When recorded, Souls of the East was deemed too strange for commercial production by Israeli record labels and Abarbanel released the album herself. But Fortuna’s reissue has given the album a new life. Abarbanel’s spectacular tribute to Yemeni folk can be heard streaming out of Tel Aviv bars and cafes today and earned the praise of influential BBC Radio DJ Gilles Peterson, who spotlighted the album on his radio show.

While Fortuna seeks to reissue albums from across the Middle East their Israeli, identity has been an obstacle to working with Middle Eastern record labels. According to Anava, Fortuna “is not into war … just listening to music.” Nevertheless, Anava has had a few terse conversations with contacts in the Middle East, such as a Lebanese man who politely stated “I do not work with Israel.”

Thus, prior to releasing any music from Arab countries Fortuna specialized in the music of Israeli immigrants from Mizrahi and Sephardic backgrounds during the 1960s and 1970s. These immigrants created a unique “Jaffa sound” which arose from the concentration of clubs and recording studios in Jaffa at the time.

Emblematic of the Jaffa sound is Fortuna’s 2013 reissue of Turkish folk songs and disco-rock recorded in 1978 Jaffa, by then sixteen-year-old Grazia Peretz. Peretz was a child star in the Jaffa music scene. Pressured by her father to record an album of Turkish folk songs, Grazia insisted that her album incorporate the disco sounds she was enjoying at the time, including a synthesizer. But the producer used an Ashkenazi-style rock n roll synthesizer, thus creating a spectacular fusion of Turkish folk-disco-rock, originally meant for the wedding halls of Ashdod, but now played internationally.
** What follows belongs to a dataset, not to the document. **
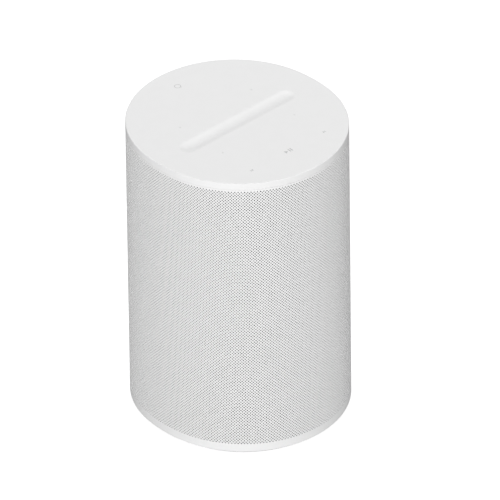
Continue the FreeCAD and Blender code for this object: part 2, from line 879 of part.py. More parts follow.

Unlike Abarbanel, Peretz is well known among many Israelis, so she was easier to track down. Nevertheless, according to Anava, she was hesitant to reissue the album as it brought up traumatic memories of performing late into the night as a sixteen-year-old in smoke-filled Jaffa clubs. At the age of eighteen Peretz left her father and left music, but due to Anava’s persistence she agreed to allow Fortuna to release the album. The 1000 vinyl copies that Fortuna printed quickly sold out.

According to Anava, older Israelis like Grazia could not understand why young people were interested in these lost sounds of the Middle East. But Anava’s logic is simple, “We like it because it’s funky.”

After a string of successful releases from Israeli artists, the DJs at Fortuna set their sights across the border to the Lebanese “Belly Dance Disco” album, reissued in 2015. They found an email on a dodgy website and luckily received a response from a Lebanese businessman, who initially did not know that Fortuna is Israeli. Nevertheless, their +972 area code subsequently gave them away. But sure enough, the businessman was willing to work with the Tel Avivians. Anava quickly jumped on the opportunity and bought ten more albums, which will be compiled into a forthcoming release of 1970s Lebanese tunes.

On March 12th the DJs of Fortuna preformed alongside Syrian singer Omar Souleyman in Istanbul, which appears to be the first Israeli-Syrian music collaboration in recent history. Souleyman who is one of Syria’s most prolific wedding singers fled the Syrian war and emerged as a cult phenomenon in indie music circles. Anava was nervous to perform in Istanbul “we told the organizers that are we are Israeli, and that they need to keep their eyes open,” he tells me. Yet despite security concerns the sold-out 2000 person concert went off without a hitch.

According to Anava, Souleyman even agreed to play a show in Israel on two conditions – his performance would be unannounced and would take place at Jerusalem’s notoriously tense Damascus Gate. Souleyman pictured himself arriving on a truck with speakers, performing for thirty minutes, and then vanishing from the scene. Anava still hopes to bring Souleyman to Israel, but so far the Israeli government has not approved a visa for the Syrian national.

Fortuna has also formed quiet connections with DJs in Ramallah. “None of our music is released in pure Ashkenazi Hebrew,” states Maor. “So my friends in Ramallah can play it.” DJ Zack Bar even has a collection of PLO and Fatah records from the First Intifada. “We don’t understand the words,” states Anava. “But we assume if we did it would be harsh.”

But Anava’s real dream is to release a compilation of Palestinian Dabke music in hopes of preserving the music for future generations. “Twenty-five years from now, God knows where we will be,” states Anava. “The [Palestinian] music is really worth cherishing … the music needs to be taken out of Palestine for the world to hear.”

Anava takes the last drag of his second cigarette and tells me “we’ve been very lucky.” And it’s easy to see why; there is a newfound appreciation for Middle Eastern music, especially among Tel Aviv’s in-crowd. Bars and restaurants in Tel Aviv like Port Said, Tangier, and Anna Loulou (co-owned by a team of Israelis and Palestinians) pay homage to Arabic music and decor. Last summer, A-WA a group of three sisters who sing in Yemeni-accented Arabic made history with the first exclusively Arabic song to top Israeli music charts.

At Port Said the music switches to a synthesizer-heavy track, which immediately takes hold of the patrons, their heads bob up and down to the beat and sweat beads roll down their necks. A waitress approaches Anava “I bought my tickets for your Istanbul show! I can’t wait to see Souleyman he’s my favorite,” she says with a smile.